Four hundred light years away, a planet circles its star so close and so fast that a full year takes less than a day. Now astronomers have mapped it in three dimensions, and what they found is a world where temperatures climb high enough to rip water molecules into their component atoms.

The planet, WASP-18b, is what astronomers call an ultra-hot Jupiter: a gas giant roughly ten times Jupiter’s mass, locked in a 23-hour orbit that bakes its surface to nearly 5,000 degrees Fahrenheit. Using observations from the James Webb Space Telescope, a team co-led by Cornell postdoctoral researcher Ryan Challener has produced the first true 3D temperature map of an exoplanet, revealing distinct climate zones across its scorched surface.

The mapping technique, called spectroscopic eclipse mapping, works by watching the planet disappear behind its host star. As different regions slip out of view, tiny changes in the light reveal temperature variations across the planet’s face. By analyzing multiple wavelengths, each probing different altitudes in the atmosphere, the team reconstructed a three-dimensional picture.

“Eclipse mapping allows us to image exoplanets that we can’t see directly, because their host stars are too bright. With this telescope and this new technique, we can start to understand exoplanets along the same lines as our solar system neighbors.”

A World of Extremes

The map reveals a planet divided into climate zones, though nothing like Earth’s temperate bands.
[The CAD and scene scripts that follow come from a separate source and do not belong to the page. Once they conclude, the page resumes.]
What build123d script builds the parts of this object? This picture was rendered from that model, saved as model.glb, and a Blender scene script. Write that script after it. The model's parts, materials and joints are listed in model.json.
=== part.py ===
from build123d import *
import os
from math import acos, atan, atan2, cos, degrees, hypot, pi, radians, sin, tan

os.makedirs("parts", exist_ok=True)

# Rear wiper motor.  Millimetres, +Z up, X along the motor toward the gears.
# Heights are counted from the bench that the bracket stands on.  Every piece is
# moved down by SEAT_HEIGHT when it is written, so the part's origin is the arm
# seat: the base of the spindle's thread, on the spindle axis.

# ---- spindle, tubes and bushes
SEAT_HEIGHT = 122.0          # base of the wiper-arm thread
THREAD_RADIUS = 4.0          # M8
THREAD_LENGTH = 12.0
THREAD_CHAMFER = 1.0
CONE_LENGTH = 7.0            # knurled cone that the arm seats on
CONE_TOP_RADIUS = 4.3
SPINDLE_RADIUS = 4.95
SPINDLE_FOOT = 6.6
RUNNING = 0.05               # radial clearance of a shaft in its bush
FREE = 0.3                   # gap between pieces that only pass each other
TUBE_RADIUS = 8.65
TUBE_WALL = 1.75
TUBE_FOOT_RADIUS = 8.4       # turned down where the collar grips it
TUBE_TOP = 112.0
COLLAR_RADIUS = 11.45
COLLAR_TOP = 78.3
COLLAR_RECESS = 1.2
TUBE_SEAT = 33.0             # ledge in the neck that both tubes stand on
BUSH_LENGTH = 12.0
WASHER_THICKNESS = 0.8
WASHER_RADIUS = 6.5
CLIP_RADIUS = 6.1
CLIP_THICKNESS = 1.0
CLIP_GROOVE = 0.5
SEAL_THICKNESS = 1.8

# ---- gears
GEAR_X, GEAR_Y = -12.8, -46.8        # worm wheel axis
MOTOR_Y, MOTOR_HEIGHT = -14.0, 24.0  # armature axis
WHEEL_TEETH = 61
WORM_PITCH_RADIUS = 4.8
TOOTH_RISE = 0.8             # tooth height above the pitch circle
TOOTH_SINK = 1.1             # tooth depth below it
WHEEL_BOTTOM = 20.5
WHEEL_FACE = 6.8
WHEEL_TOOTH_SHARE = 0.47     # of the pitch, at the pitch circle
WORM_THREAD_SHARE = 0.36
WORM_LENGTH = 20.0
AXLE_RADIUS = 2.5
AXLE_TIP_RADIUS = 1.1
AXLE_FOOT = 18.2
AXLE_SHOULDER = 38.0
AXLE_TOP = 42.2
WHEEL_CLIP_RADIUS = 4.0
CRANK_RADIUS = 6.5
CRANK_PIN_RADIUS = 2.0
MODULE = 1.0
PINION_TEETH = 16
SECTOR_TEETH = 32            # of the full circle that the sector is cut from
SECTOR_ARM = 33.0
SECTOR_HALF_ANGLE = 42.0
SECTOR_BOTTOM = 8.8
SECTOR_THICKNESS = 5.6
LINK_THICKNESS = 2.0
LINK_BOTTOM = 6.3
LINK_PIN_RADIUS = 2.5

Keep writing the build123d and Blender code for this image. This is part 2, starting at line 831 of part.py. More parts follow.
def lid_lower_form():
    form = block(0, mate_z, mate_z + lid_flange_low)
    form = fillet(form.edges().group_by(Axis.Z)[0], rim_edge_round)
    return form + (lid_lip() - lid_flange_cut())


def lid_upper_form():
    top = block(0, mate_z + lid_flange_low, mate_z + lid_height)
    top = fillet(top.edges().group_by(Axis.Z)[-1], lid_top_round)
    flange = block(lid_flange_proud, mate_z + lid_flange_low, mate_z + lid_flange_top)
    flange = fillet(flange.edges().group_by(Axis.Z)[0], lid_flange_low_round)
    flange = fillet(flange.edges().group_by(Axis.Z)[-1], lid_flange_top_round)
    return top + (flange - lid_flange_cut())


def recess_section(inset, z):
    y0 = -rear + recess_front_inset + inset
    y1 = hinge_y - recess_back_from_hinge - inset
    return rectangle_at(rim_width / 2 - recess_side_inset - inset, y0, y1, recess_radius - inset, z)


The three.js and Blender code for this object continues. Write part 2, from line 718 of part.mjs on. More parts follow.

WASP-18b’s dayside, perpetually facing its star due to tidal locking, features a circular hotspot where starlight hits most directly. This region registers the highest temperatures, and curiously, shows depleted water vapor compared to surrounding areas.

That finding supports a prediction that had remained theoretical until now: at extreme temperatures, water molecules break apart. The heat literally tears H2O into hydrogen and oxygen atoms, a process called thermal dissociation. Surrounding the central hotspot is a relatively cooler ring, where temperatures drop enough for water to remain intact.

The technique required extraordinary precision. Exoplanets typically emit less than 1% of their host star’s brightness, and eclipse mapping demands measuring tiny fractions of that already-faint signal. Each measurement captures light from specific regions as they rotate into and out of view, allowing researchers to build up a brightness map pixel by pixel.

Challener describes the challenge plainly: “You’re looking for changes in tiny portions of the planet as they disappear and reappear into view, so it’s extraordinarily challenging.”

From Flat to Full

The new work builds on a 2D map the same team published in 2023, which used a single wavelength of light. By expanding to multiple wavelengths, each corresponding to different atmospheric depths, the researchers could stack these layers into a full three-dimensional picture. Different wavelengths penetrate to different depths: colors absorbed by water reveal the upper atmosphere’s water deck, while wavelengths that pass through water probe deeper layers.

The technique transforms how astronomers can study distant worlds. Where previous methods averaged temperatures across an entire hemisphere, eclipse mapping distinguishes regional features. For WASP-18b, this meant discovering that winds apparently fail to redistribute heat from the hotspot, leaving the temperature gradient intact.

“We think that’s evidence that the planet is so hot in this region that it’s starting to break down the water. That had been predicted by theory, but it’s really exciting to actually see this with real observations.”

Hot Jupiters like WASP-18b represent hundreds of the more than 6,000 confirmed exoplanets, and many orbit close enough to their stars for detailed observation. The technique promises to work across this population, potentially revealing whether each world develops similar hotspots or shows different atmospheric circulation patterns.

More observations from JWST could sharpen the resolution of these maps, potentially revealing smaller-scale features. The telescope’s sensitivity makes it possible to detect atmospheric details that were pure speculation just a few years ago. Now astronomers can begin comparing exoplanet atmospheres the way they compare cloud patterns on Jupiter or dust storms on Mars, bringing alien worlds into focus one temperature map at a time.